WRITTEN REQUEST -
Restate, word for word, all of the material shown below.

-- Start INFORMATION SHOWN --

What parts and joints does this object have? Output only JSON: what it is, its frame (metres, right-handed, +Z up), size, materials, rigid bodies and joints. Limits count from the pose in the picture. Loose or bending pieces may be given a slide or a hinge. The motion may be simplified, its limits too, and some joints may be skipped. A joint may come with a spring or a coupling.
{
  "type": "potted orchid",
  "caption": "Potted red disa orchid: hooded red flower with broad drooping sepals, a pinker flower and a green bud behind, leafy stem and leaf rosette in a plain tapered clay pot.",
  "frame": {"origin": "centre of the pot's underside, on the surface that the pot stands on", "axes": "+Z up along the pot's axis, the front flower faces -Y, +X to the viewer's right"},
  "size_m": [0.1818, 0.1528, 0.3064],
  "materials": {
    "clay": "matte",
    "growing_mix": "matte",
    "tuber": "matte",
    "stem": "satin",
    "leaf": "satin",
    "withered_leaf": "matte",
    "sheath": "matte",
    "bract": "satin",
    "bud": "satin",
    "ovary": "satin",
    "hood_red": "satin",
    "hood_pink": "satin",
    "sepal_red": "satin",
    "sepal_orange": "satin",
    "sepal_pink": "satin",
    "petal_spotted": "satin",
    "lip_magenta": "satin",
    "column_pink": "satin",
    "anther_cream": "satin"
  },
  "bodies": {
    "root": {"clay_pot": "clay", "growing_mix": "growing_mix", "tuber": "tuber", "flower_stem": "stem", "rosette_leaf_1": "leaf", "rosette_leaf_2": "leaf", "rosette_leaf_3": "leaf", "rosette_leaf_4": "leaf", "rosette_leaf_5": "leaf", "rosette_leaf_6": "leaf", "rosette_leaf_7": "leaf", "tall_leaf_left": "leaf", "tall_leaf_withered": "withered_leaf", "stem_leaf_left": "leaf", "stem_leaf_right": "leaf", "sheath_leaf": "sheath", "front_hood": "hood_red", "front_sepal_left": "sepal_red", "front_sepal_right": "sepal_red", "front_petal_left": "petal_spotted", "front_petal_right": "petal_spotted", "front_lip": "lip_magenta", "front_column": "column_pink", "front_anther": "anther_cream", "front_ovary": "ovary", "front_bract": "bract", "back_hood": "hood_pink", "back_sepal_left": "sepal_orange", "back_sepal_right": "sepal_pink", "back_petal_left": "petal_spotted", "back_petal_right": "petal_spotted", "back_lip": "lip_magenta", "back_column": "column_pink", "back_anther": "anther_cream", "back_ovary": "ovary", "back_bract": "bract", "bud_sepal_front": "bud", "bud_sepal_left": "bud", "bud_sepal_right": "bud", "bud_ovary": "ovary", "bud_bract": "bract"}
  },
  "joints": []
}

-- End INFORMATION SHOWN --

SOLUTION TO THIS EXERCISE -
What parts and joints does this object have? Output only JSON: what it is, its frame (metres, right-handed, +Z up), size, materials, rigid bodies and joints. Limits count from the pose in the picture. Loose or bending pieces may be given a slide or a hinge. The motion may be simplified, its limits too, and some joints may be skipped. A joint may come with a spring or a coupling.
{
  "type": "potted orchid",
  "caption": "Potted red disa orchid: hooded red flower with broad drooping sepals, a pinker flower and a green bud behind, leafy stem and leaf rosette in a plain tapered clay pot.",
  "frame": {"origin": "centre of the pot's underside, on the surface that the pot stands on", "axes": "+Z up along the pot's axis, the front flower faces -Y, +X to the viewer's right"},
  "size_m": [0.1818, 0.1528, 0.3064],
  "materials": {
    "clay": "matte",
    "growing_mix": "matte",
    "tuber": "matte",
    "stem": "satin",
    "leaf": "satin",
    "withered_leaf": "matte",
    "sheath": "matte",
    "bract": "satin",
    "bud": "satin",
    "ovary": "satin",
    "hood_red": "satin",
    "hood_pink": "satin",
    "sepal_red": "satin",
    "sepal_orange": "satin",
    "sepal_pink": "satin",
    "petal_spotted": "satin",
    "lip_magenta": "satin",
    "column_pink": "satin",
    "anther_cream": "satin"
  },
  "bodies": {
    "root": {"clay_pot": "clay", "growing_mix": "growing_mix", "tuber": "tuber", "flower_stem": "stem", "rosette_leaf_1": "leaf", "rosette_leaf_2": "leaf", "rosette_leaf_3": "leaf", "rosette_leaf_4": "leaf", "rosette_leaf_5": "leaf", "rosette_leaf_6": "leaf", "rosette_leaf_7": "leaf", "tall_leaf_left": "leaf", "tall_leaf_withered": "withered_leaf", "stem_leaf_left": "leaf", "stem_leaf_right": "leaf", "sheath_leaf": "sheath", "front_hood": "hood_red", "front_sepal_left": "sepal_red", "front_sepal_right": "sepal_red", "front_petal_left": "petal_spotted", "front_petal_right": "petal_spotted", "front_lip": "lip_magenta", "front_column": "column_pink", "front_anther": "anther_cream", "front_ovary": "ovary", "front_bract": "bract", "back_hood": "hood_pink", "back_sepal_left": "sepal_orange", "back_sepal_right": "sepal_pink", "back_petal_left": "petal_spotted", "back_petal_right": "petal_spotted", "back_lip": "lip_magenta", "back_column": "column_pink", "back_anther": "anther_cream", "back_ovary": "ovary", "back_bract": "bract", "bud_sepal_front": "bud", "bud_sepal_left": "bud", "bud_sepal_right": "bud", "bud_ovary": "ovary", "bud_bract": "bract"}
  },
  "joints": []
}